[Required task] Copy out every line of the data exactly.

------------------------------------------------------------------------

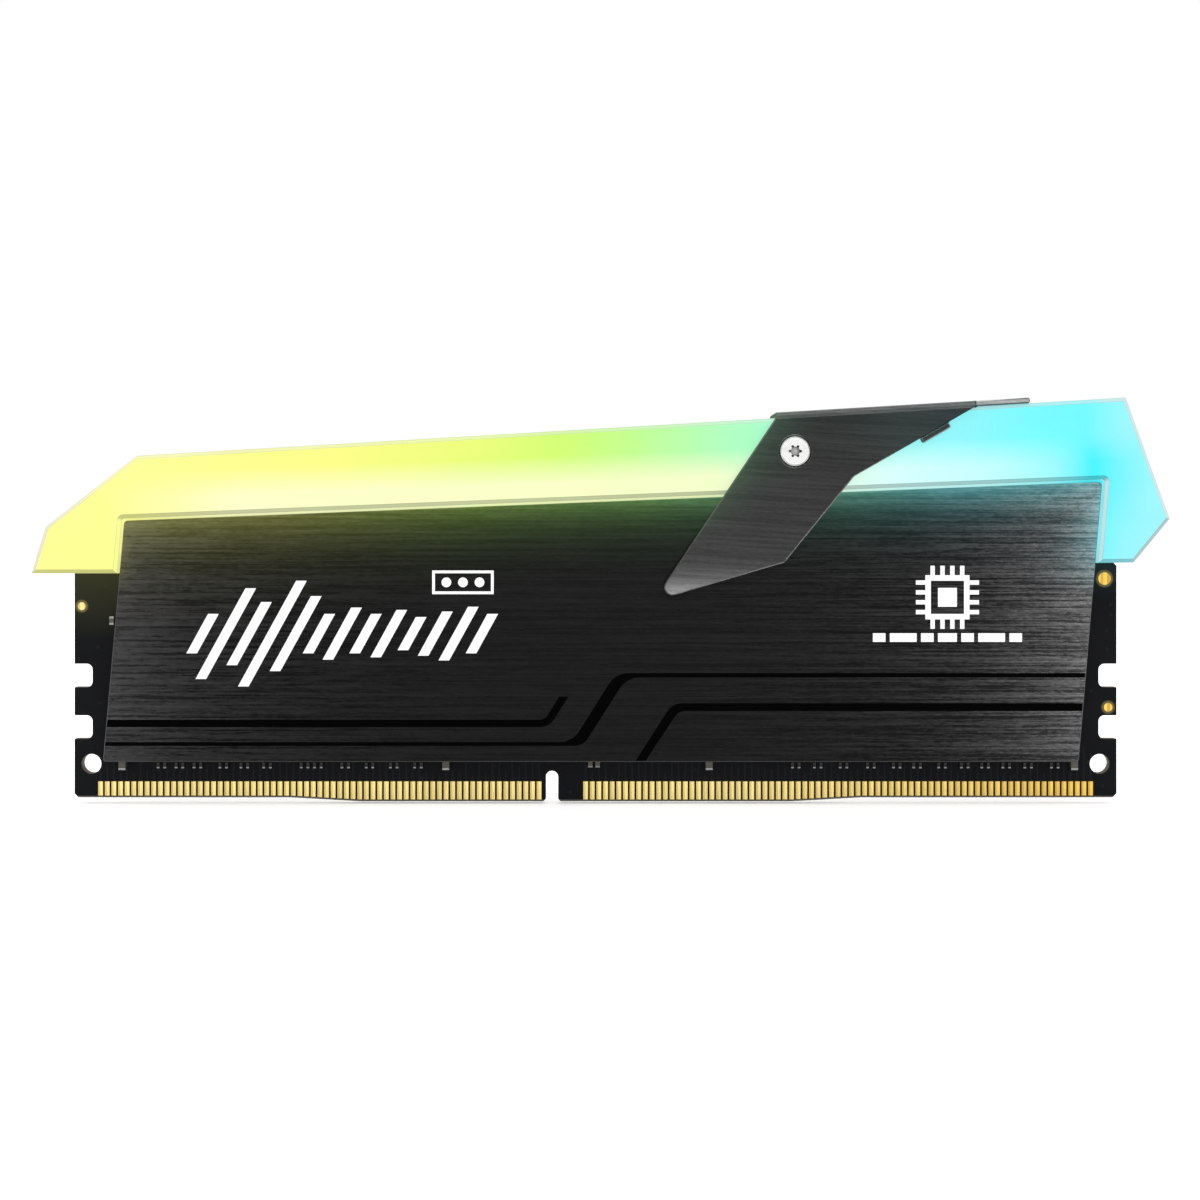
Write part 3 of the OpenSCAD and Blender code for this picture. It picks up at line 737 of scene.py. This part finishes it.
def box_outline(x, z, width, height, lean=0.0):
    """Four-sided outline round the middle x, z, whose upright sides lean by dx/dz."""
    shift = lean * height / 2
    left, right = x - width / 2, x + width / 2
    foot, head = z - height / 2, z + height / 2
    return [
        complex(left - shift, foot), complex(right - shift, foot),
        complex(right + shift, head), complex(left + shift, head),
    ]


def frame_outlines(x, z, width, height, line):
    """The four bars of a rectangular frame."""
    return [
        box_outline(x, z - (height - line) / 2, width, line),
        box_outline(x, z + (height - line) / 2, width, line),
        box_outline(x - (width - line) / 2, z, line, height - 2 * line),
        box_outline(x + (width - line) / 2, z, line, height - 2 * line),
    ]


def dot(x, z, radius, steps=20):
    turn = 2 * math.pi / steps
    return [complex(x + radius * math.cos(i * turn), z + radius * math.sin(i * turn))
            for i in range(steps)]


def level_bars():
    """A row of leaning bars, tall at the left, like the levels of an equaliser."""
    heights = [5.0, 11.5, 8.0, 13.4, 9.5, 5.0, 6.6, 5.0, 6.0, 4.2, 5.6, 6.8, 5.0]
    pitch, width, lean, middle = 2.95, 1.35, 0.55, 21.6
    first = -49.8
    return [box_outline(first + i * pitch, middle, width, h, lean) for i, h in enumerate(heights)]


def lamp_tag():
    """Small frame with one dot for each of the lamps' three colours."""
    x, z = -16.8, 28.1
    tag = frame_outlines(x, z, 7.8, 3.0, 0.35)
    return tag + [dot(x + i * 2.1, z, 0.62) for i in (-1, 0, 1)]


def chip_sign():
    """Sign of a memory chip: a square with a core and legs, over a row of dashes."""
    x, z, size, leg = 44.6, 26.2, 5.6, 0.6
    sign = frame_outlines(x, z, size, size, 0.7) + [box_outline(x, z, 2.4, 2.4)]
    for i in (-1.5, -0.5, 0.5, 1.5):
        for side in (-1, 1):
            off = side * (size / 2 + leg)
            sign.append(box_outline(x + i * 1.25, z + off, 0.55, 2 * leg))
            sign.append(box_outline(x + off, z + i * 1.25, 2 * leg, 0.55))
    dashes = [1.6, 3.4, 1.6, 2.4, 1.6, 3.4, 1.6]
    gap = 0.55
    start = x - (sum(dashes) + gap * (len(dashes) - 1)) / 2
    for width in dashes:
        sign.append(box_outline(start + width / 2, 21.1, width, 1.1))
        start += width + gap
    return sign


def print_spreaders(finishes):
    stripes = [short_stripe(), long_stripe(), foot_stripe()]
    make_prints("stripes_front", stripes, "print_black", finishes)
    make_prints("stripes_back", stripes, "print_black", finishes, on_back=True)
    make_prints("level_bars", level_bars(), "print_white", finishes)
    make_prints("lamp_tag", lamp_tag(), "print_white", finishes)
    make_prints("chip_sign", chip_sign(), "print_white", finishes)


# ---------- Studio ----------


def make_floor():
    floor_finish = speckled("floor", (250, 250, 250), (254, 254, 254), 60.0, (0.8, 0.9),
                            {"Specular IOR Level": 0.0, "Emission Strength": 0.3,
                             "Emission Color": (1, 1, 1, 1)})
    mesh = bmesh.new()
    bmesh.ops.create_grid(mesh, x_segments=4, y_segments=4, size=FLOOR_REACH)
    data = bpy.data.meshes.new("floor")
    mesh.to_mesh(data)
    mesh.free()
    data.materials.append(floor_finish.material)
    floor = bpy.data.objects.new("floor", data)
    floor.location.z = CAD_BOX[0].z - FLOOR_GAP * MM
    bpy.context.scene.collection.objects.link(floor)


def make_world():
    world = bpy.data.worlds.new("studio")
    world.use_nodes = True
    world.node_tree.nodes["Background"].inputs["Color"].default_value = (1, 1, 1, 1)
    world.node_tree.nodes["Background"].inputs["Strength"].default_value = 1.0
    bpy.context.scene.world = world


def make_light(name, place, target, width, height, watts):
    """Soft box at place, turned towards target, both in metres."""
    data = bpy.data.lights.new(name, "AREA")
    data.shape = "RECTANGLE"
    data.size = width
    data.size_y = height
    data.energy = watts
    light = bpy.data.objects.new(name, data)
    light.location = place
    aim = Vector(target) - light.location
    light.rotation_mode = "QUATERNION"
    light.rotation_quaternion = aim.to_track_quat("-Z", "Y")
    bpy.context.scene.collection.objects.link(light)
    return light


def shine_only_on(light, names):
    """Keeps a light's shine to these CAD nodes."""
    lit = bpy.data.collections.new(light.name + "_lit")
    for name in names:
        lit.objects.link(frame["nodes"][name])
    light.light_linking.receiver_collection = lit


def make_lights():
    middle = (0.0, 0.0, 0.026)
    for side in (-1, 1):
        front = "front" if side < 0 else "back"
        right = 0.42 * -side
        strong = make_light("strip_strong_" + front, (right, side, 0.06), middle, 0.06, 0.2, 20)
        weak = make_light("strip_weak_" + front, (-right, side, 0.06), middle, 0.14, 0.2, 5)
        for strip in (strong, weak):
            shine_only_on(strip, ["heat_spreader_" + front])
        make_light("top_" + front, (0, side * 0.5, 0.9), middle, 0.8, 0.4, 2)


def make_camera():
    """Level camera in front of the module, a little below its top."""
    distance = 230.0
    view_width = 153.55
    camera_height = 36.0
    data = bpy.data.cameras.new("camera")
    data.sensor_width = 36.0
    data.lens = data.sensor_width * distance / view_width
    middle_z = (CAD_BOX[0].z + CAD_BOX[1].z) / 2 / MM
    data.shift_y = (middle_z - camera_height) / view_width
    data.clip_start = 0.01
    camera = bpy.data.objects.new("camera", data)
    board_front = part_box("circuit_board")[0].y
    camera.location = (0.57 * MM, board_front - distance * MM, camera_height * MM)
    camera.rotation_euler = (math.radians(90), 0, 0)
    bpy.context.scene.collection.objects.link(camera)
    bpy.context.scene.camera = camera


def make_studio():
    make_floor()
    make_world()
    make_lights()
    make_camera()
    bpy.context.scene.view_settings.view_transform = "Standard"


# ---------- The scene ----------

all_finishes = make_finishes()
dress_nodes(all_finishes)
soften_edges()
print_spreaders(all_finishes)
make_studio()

------------------------------------------------------------------------

[Output of the exercise]
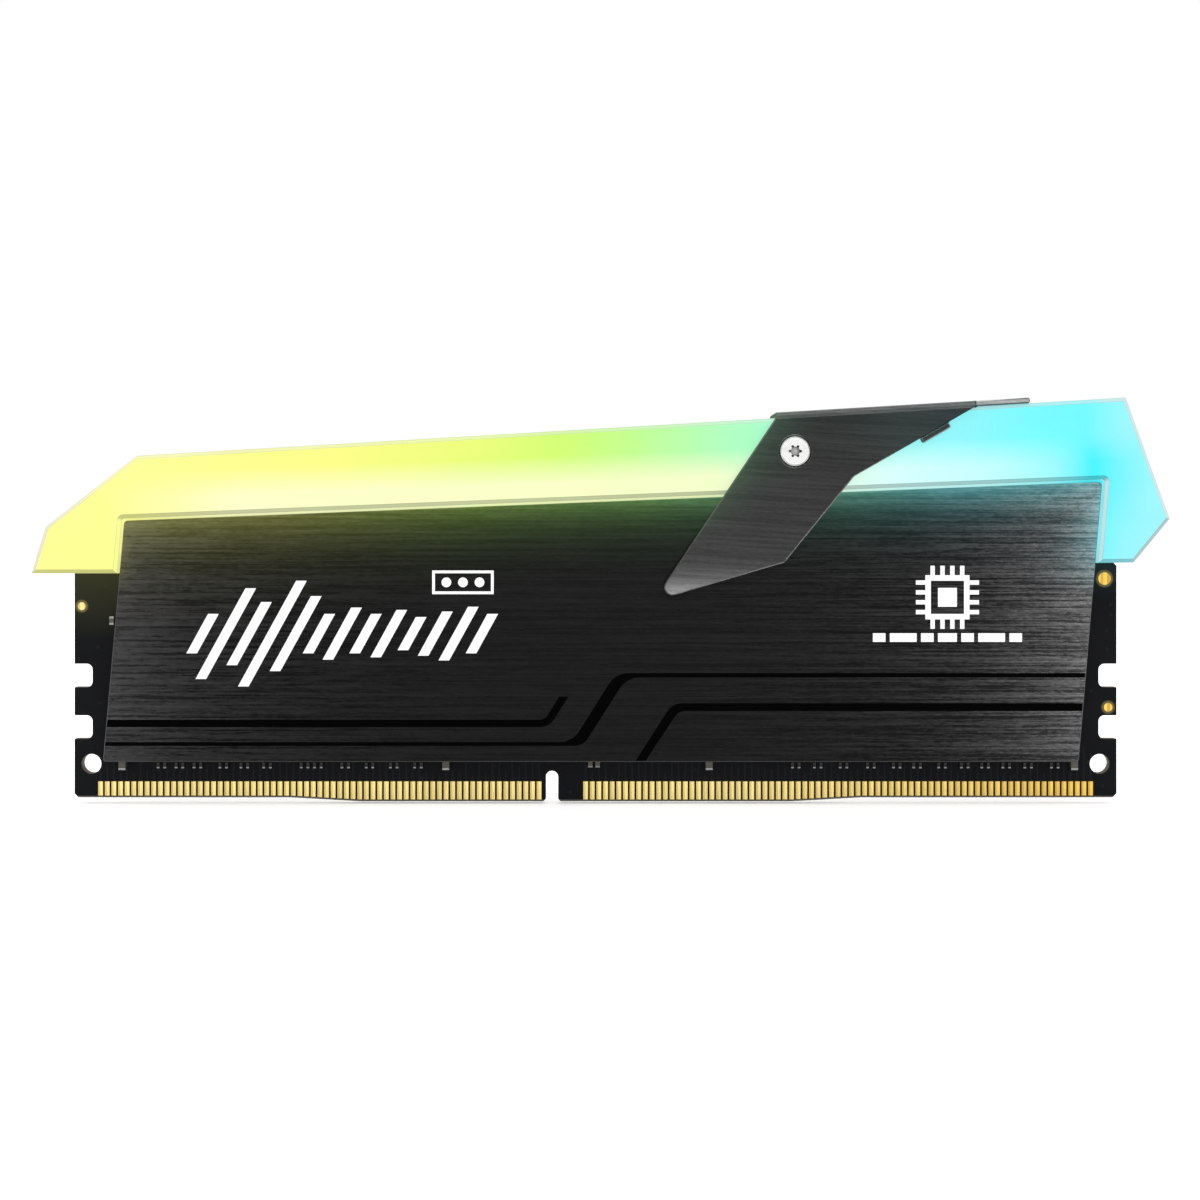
Write part 3 of the OpenSCAD and Blender code for this picture. It picks up at line 737 of scene.py. This part finishes it.
def box_outline(x, z, width, height, lean=0.0):
    """Four-sided outline round the middle x, z, whose upright sides lean by dx/dz."""
    shift = lean * height / 2
    left, right = x - width / 2, x + width / 2
    foot, head = z - height / 2, z + height / 2
    return [
        complex(left - shift, foot), complex(right - shift, foot),
        complex(right + shift, head), complex(left + shift, head),
    ]


def frame_outlines(x, z, width, height, line):
    """The four bars of a rectangular frame."""
    return [
        box_outline(x, z - (height - line) / 2, width, line),
        box_outline(x, z + (height - line) / 2, width, line),
        box_outline(x - (width - line) / 2, z, line, height - 2 * line),
        box_outline(x + (width - line) / 2, z, line, height - 2 * line),
    ]


def dot(x, z, radius, steps=20):
    turn = 2 * math.pi / steps
    return [complex(x + radius * math.cos(i * turn), z + radius * math.sin(i * turn))
            for i in range(steps)]


def level_bars():
    """A row of leaning bars, tall at the left, like the levels of an equaliser."""
    heights = [5.0, 11.5, 8.0, 13.4, 9.5, 5.0, 6.6, 5.0, 6.0, 4.2, 5.6, 6.8, 5.0]
    pitch, width, lean, middle = 2.95, 1.35, 0.55, 21.6
    first = -49.8
    return [box_outline(first + i * pitch, middle, width, h, lean) for i, h in enumerate(heights)]


def lamp_tag():
    """Small frame with one dot for each of the lamps' three colours."""
    x, z = -16.8, 28.1
    tag = frame_outlines(x, z, 7.8, 3.0, 0.35)
    return tag + [dot(x + i * 2.1, z, 0.62) for i in (-1, 0, 1)]


def chip_sign():
    """Sign of a memory chip: a square with a core and legs, over a row of dashes."""
    x, z, size, leg = 44.6, 26.2, 5.6, 0.6
    sign = frame_outlines(x, z, size, size, 0.7) + [box_outline(x, z, 2.4, 2.4)]
    for i in (-1.5, -0.5, 0.5, 1.5):
        for side in (-1, 1):
            off = side * (size / 2 + leg)
            sign.append(box_outline(x + i * 1.25, z + off, 0.55, 2 * leg))
            sign.append(box_outline(x + off, z + i * 1.25, 2 * leg, 0.55))
    dashes = [1.6, 3.4, 1.6, 2.4, 1.6, 3.4, 1.6]
    gap = 0.55
    start = x - (sum(dashes) + gap * (len(dashes) - 1)) / 2
    for width in dashes:
        sign.append(box_outline(start + width / 2, 21.1, width, 1.1))
        start += width + gap
    return sign


def print_spreaders(finishes):
    stripes = [short_stripe(), long_stripe(), foot_stripe()]
    make_prints("stripes_front", stripes, "print_black", finishes)
    make_prints("stripes_back", stripes, "print_black", finishes, on_back=True)
    make_prints("level_bars", level_bars(), "print_white", finishes)
    make_prints("lamp_tag", lamp_tag(), "print_white", finishes)
    make_prints("chip_sign", chip_sign(), "print_white", finishes)


# ---------- Studio ----------


def make_floor():
    floor_finish = speckled("floor", (250, 250, 250), (254, 254, 254), 60.0, (0.8, 0.9),
                            {"Specular IOR Level": 0.0, "Emission Strength": 0.3,
                             "Emission Color": (1, 1, 1, 1)})
    mesh = bmesh.new()
    bmesh.ops.create_grid(mesh, x_segments=4, y_segments=4, size=FLOOR_REACH)
    data = bpy.data.meshes.new("floor")
    mesh.to_mesh(data)
    mesh.free()
    data.materials.append(floor_finish.material)
    floor = bpy.data.objects.new("floor", data)
    floor.location.z = CAD_BOX[0].z - FLOOR_GAP * MM
    bpy.context.scene.collection.objects.link(floor)


def make_world():
    world = bpy.data.worlds.new("studio")
    world.use_nodes = True
    world.node_tree.nodes["Background"].inputs["Color"].default_value = (1, 1, 1, 1)
    world.node_tree.nodes["Background"].inputs["Strength"].default_value = 1.0
    bpy.context.scene.world = world


def make_light(name, place, target, width, height, watts):
    """Soft box at place, turned towards target, both in metres."""
    data = bpy.data.lights.new(name, "AREA")
    data.shape = "RECTANGLE"
    data.size = width
    data.size_y = height
    data.energy = watts
    light = bpy.data.objects.new(name, data)
    light.location = place
    aim = Vector(target) - light.location
    light.rotation_mode = "QUATERNION"
    light.rotation_quaternion = aim.to_track_quat("-Z", "Y")
    bpy.context.scene.collection.objects.link(light)
    return light


def shine_only_on(light, names):
    """Keeps a light's shine to these CAD nodes."""
    lit = bpy.data.collections.new(light.name + "_lit")
    for name in names:
        lit.objects.link(frame["nodes"][name])
    light.light_linking.receiver_collection = lit


def make_lights():
    middle = (0.0, 0.0, 0.026)
    for side in (-1, 1):
        front = "front" if side < 0 else "back"
        right = 0.42 * -side
        strong = make_light("strip_strong_" + front, (right, side, 0.06), middle, 0.06, 0.2, 20)
        weak = make_light("strip_weak_" + front, (-right, side, 0.06), middle, 0.14, 0.2, 5)
        for strip in (strong, weak):
            shine_only_on(strip, ["heat_spreader_" + front])
        make_light("top_" + front, (0, side * 0.5, 0.9), middle, 0.8, 0.4, 2)


def make_camera():
    """Level camera in front of the module, a little below its top."""
    distance = 230.0
    view_width = 153.55
    camera_height = 36.0
    data = bpy.data.cameras.new("camera")
    data.sensor_width = 36.0
    data.lens = data.sensor_width * distance / view_width
    middle_z = (CAD_BOX[0].z + CAD_BOX[1].z) / 2 / MM
    data.shift_y = (middle_z - camera_height) / view_width
    data.clip_start = 0.01
    camera = bpy.data.objects.new("camera", data)
    board_front = part_box("circuit_board")[0].y
    camera.location = (0.57 * MM, board_front - distance * MM, camera_height * MM)
    camera.rotation_euler = (math.radians(90), 0, 0)
    bpy.context.scene.collection.objects.link(camera)
    bpy.context.scene.camera = camera


def make_studio():
    make_floor()
    make_world()
    make_lights()
    make_camera()
    bpy.context.scene.view_settings.view_transform = "Standard"


# ---------- The scene ----------

all_finishes = make_finishes()
dress_nodes(all_finishes)
soften_edges()
print_spreaders(all_finishes)
make_studio()